Ephesians 3:20-21 says, “Now to Him who is able to do far more abundantly beyond all that we ask or think, according to the power that works within us, to Him be the glory in the church and in Christ Jesus to all generations forever and ever. Amen.” There are two opposing paradigms for understanding how God views and treats His children. One is biased towards God being stingy and enjoying our suffering as if He delights in our struggles and hardship. This view tends to believe that we are what we make of ourselves in life and that we need to be tough, strong, and self-willed according to our own fleshly energies. This requires a view of God that is less than perfectly loving, caring, sensitive, gentle, and intimate. It creates a lifestyle of fear and worry and of performance and earning God’s favor. The other view is drastically different, but it swings the pendulum too far the other way. This view sees God as a cosmic genie Who caters to our wants and needs if only we would ask Him in faith for what we think we need or want. The power is said to be in our faith rather than in the character of God. Therefore, this view, believing that God would only desire us to be happy, healthy, and wealthy, minimizes the sovereignty of God and exalts the power of man. Neither of these views match the Biblical account of the character of God and the nature of His love for His children. Ephesians 3:20-21 is sufficient, however, to strike the proper balance.
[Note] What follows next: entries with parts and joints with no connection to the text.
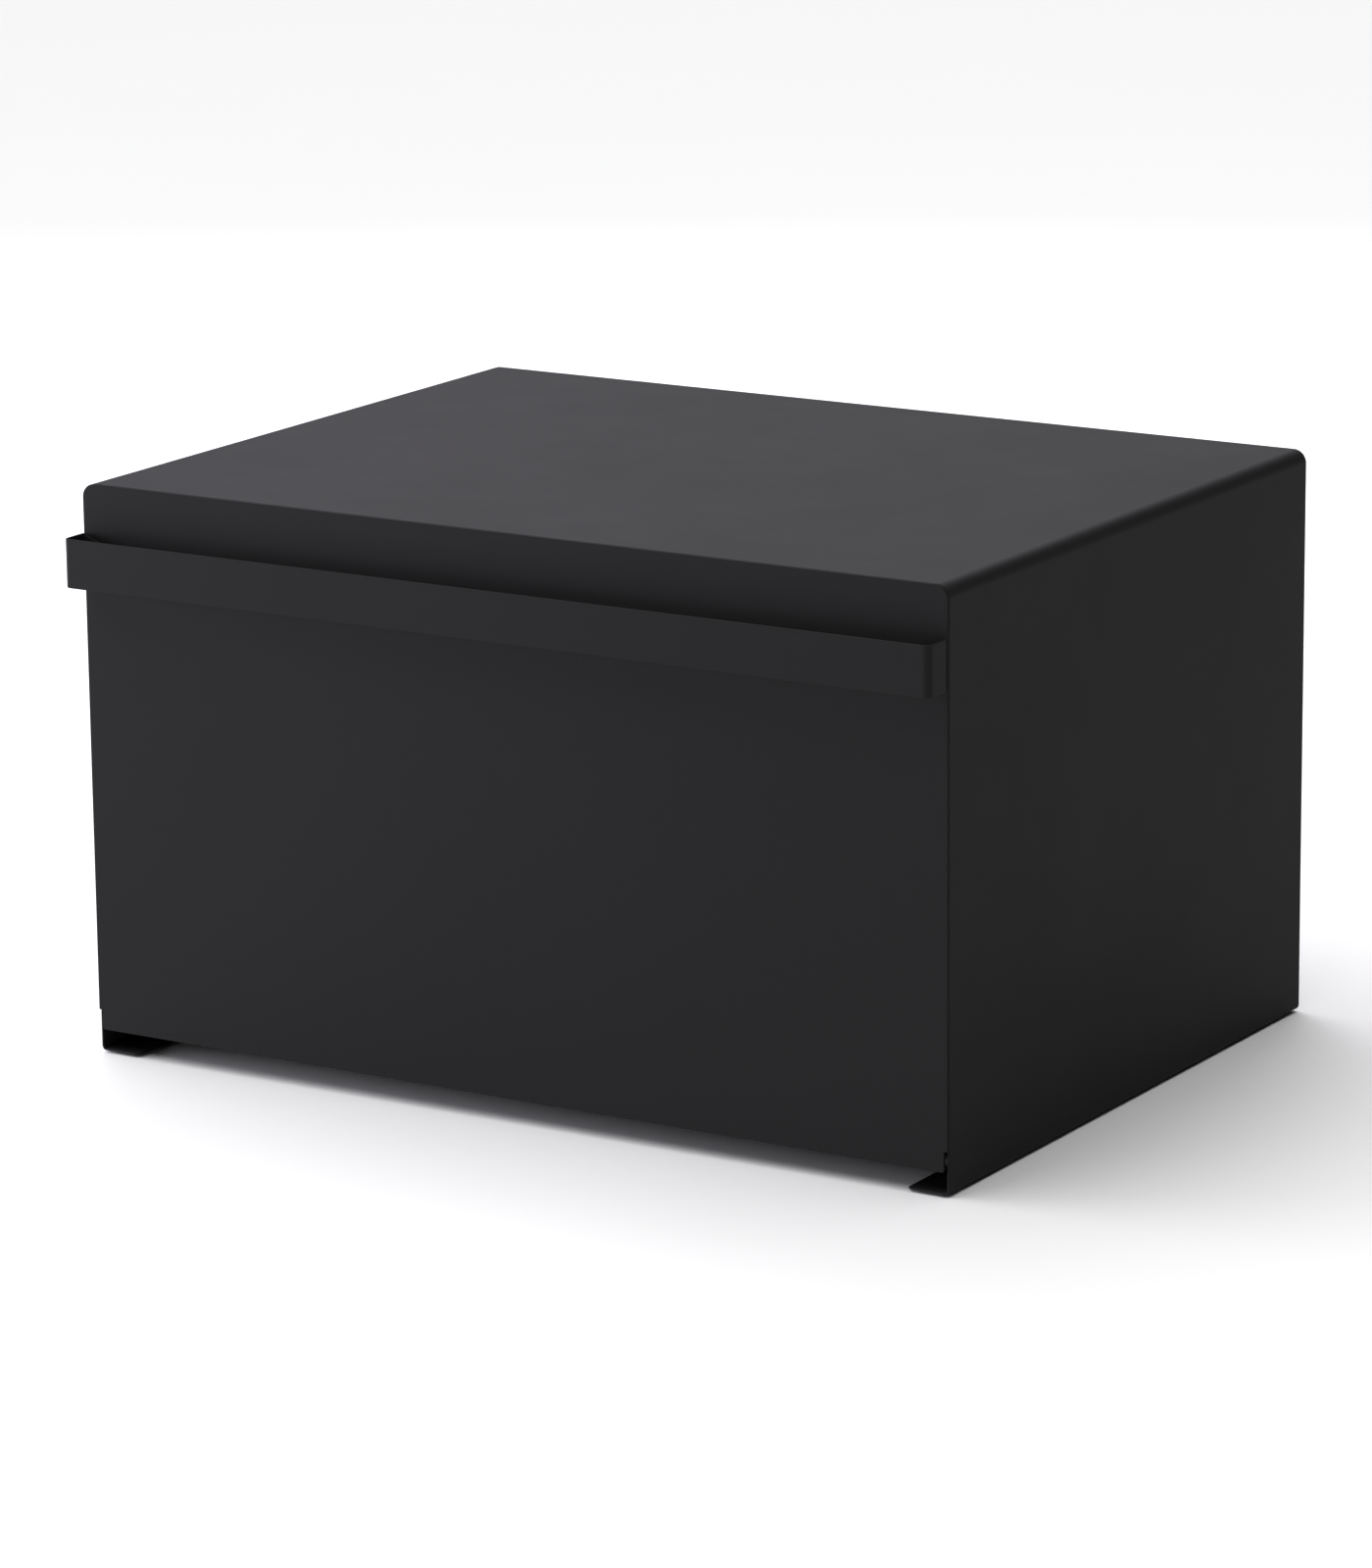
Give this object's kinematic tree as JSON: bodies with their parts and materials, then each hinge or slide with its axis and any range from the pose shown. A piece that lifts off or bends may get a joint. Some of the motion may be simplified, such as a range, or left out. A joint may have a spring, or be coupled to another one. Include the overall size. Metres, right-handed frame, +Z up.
{
  "type": "drop-front storage bin",
  "caption": "Low folded-steel storage bin with a flat drop-down front door, a full-width strip handle, a raised floor and inward foot flanges.",
  "frame": {"origin": "centre of the whole object's footprint, on the surface that the foot pads stand on, with the door shut", "axes": "+X to the right seen from the front, along the width; +Y from the door towards the back; +Z up"},
  "size_m": [0.43, 0.337, 0.257],
  "materials": {
    "powder_coat_black": "matte fine-texture powder coat",
    "zinc_steel": "satin zinc plating",
    "nylon": "natural nylon",
    "black_plastic": "moulded matte",
    "ferrite": "sintered, dull",
    "rubber": "matte"
  },
  "bodies": {
    "case": {"shell": "powder_coat_black", "back_panel": "powder_coat_black", "floor_panel": "powder_coat_black", "pivot_stud_left": "zinc_steel", "pivot_washer_left": "nylon", "push_nut_left": "zinc_steel", "catch_bracket_left": "powder_coat_black", "magnet_case_left": "black_plastic", "magnet_left": "ferrite", "catch_rivets_left": "zinc_steel", "foot_pad_front_left": "rubber", "foot_pad_rear_left": "rubber", "pivot_stud_right": "zinc_steel", "pivot_washer_right": "nylon", "push_nut_right": "zinc_steel", "catch_bracket_right": "powder_coat_black", "magnet_case_right": "black_plastic", "magnet_right": "ferrite", "catch_rivets_right": "zinc_steel", "foot_pad_front_right": "rubber", "foot_pad_rear_right": "rubber"},
    "door": {"door_skin": "powder_coat_black", "door_liner": "powder_coat_black", "door_handle": "powder_coat_black"}
  },
  "joints": [
    {"name": "door_hinge", "type": "hinge", "parent": "case", "child": "door", "pos_m": [0, -0.149, 0.016], "axis": [1, 0, 0], "range_deg": [0, 88.9]}
  ]
}
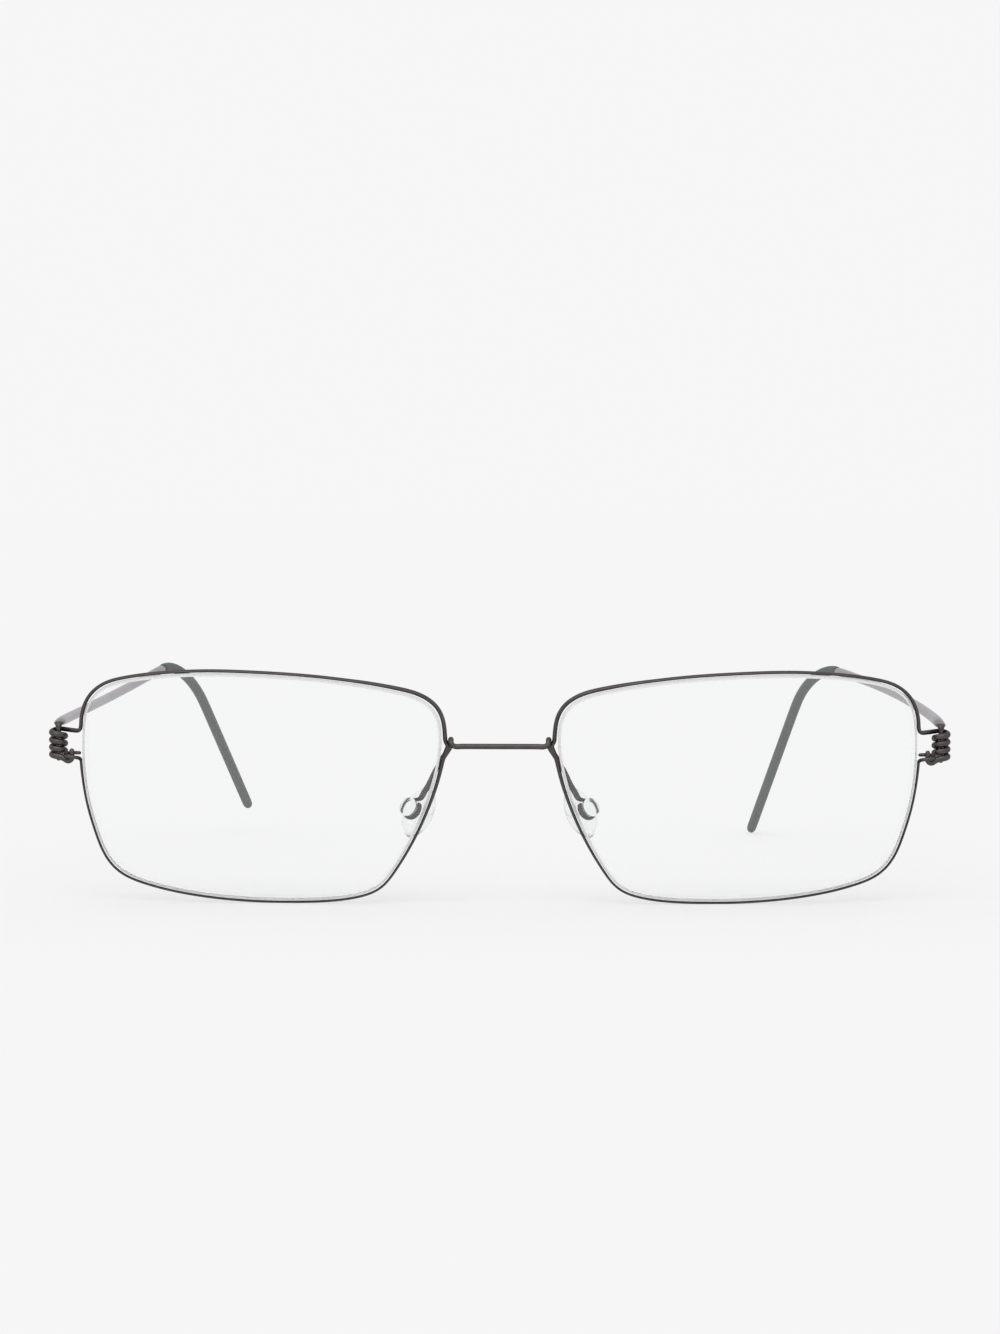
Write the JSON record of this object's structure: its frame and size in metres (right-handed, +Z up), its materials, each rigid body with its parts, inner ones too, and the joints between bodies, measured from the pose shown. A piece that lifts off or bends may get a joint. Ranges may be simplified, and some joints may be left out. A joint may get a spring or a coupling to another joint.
{
  "type": "eyeglasses",
  "caption": "Wire-frame rectangular eyeglasses: thin rim wires wound into coil hinges, a straight wire bridge, clear nose pads and slim folding temples.",
  "frame": {"origin": "on the surface that the open frame stands on, under the centre of its bounding box", "axes": "+X towards the wearer's left, +Y back towards the ears, +Z up"},
  "size_m": [0.138, 0.1272, 0.0358],
  "materials": {
    "clear_lens": "polished clear plastic lens with a light coating",
    "dark_titanium": "dark warm grey satin metal",
    "satin_titanium": "grey satin metal",
    "clear_silicone": "clear soft silicone",
    "liner_plastic": "thin natural plastic",
    "grey_silicone": "matt dark grey-green soft sleeve"
  },
  "bodies": {
    "front": {"left_lens": "clear_lens", "right_lens": "clear_lens", "left_rim": "dark_titanium", "right_rim": "dark_titanium", "bridge_wire": "dark_titanium", "left_hinge_liner": "liner_plastic", "right_hinge_liner": "liner_plastic"},
    "left_arm": {"left_temple": "satin_titanium", "left_temple_tip": "grey_silicone"},
    "right_arm": {"right_temple": "satin_titanium", "right_temple_tip": "grey_silicone"},
    "left_pad": {"left_nose_pad": "clear_silicone"},
    "right_pad": {"right_nose_pad": "clear_silicone"}
  },
  "joints": [
    {"name": "left_temple_fold", "type": "hinge", "parent": "front", "child": "left_arm", "pos_m": [0.06746, -0.05578, 0.02382], "axis": [0, 0, 1], "range_deg": [0, 78]},
    {"name": "right_temple_fold", "type": "hinge", "parent": "front", "child": "right_arm", "pos_m": [-0.06746, -0.05578, 0.02382], "axis": [0, 0, -1], "range_deg": [0, 72]},
    {"name": "left_pad_swivel", "type": "hinge", "parent": "front", "child": "left_pad", "pos_m": [0.01345, -0.05507, 0.01425], "axis": [0.6519, -0.6296, 0.4226], "range_deg": [-15, 15]},
    {"name": "right_pad_swivel", "type": "hinge", "parent": "front", "child": "right_pad", "pos_m": [-0.01345, -0.05507, 0.01425], "axis": [-0.6519, -0.6296, 0.4226], "range_deg": [-15, 15]}
  ]
}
Paul says clearly with great joy and emotion that God is so able, sufficient, and powerful that He can do exceedingly, abundantly beyond all that we ask or think. So, suppose we have a need or want. It is one thing to know and believe that God cares about those things, but it is another altogether to believe what Paul is exclaiming about God in this passage. Paul says that we can take what we might ask God for and imagine the greatest thing that God could do to meet our need or want. Of course, God is not bound by our imagination; in fact, Paul’s point is that even the best thing that we could imagine is far short of what God is able to provide, create, work out, and accomplish. God is able to do beyond what we ask of Him and beyond what we think He can or would do. In fact, He is able to do abundantly beyond what we ask or think. Yet it doesn’t stop there. He is able to do far more abundantly beyond what we ask or think. Our feeble asking and thinking about God’s work is so small compared with what God is and with what He does. What God does and Who He is goes far beyond our wildest imagination. His love is so profound that it confounds our minds’ ability to understand it. This is why, as Paul says, He deserves all glory and praise.
God is not a grouchy, legalistic, embittered killjoy. He enjoys giving good gifts to His children (Matthew 7:11), and it is from Him that every perfect gift is given (James 1:17). Thus, God is not just able to give perfect gifts, but He is eager and willing to do so in His perfect way. Perfect is so beyond what imperfect people like us can process through and imagine. How often do we pray and trust God for perfect gifts? Too often we settle for something just okay or something of our own making. Rather, we would be so much better off waiting for God to provide a perfect gift. Some people think they know perfect, and they want God to give them that which they have conceived in their minds right now. God has a higher and greater plan, to give something even beyond what we can ask or think if only we would be willing to trust Him, surrender to Him, and wait for His perfect timing and provision.
A perfect gift may be a divine provision at just the right time. It might be a lesson or insight that we can only credit the grace of God for teaching us. It might be a manifestation of the kindness of God through protection or deliverance that we didn’t even know we needed. It might be a perfect gift of an imperfect person who loves a perfect Savior. We should pray for the perfect pastor, the perfect spouse, the perfect church, the perfect home, etc. God cares enough to do even beyond that prayer. Now, let us be sure that we understand that there is no morally perfect person or church, but there is a perfect gift of all those things because there is a perfect Giver behind the gifts. He gives to us in such a way and at such a time that we can say that God hasn’t ever shortchanged us. In fact, He has always and only given us beyond what we had hoped for and envisioned. In that way, His gifts are perfect, lacking nothing, and complete for their intended purpose.
Lastly, we should note that God does far more abundantly beyond all that we ask or think according to the power that works within us. It doesn’t say according to us or according to our own power. It says according to the power that works in us which is none other than Jesus Christ Himself (Galatians 2:20). The reason God loves His children so deeply is not because of what is in us but because of Who is in us. God loves His Son so much that He can’t help but love those who have received Him with the same love that He has for His only begotten Son. We may be adopted into His family, but we are not discriminated against. We are certainly not the rejected child, the less favored offspring, or orphans. We have a Father in heaven Who loves us so powerfully and so wonderfully that He can and does do perfect things for us, things beyond that which we could ever ask for or imagine.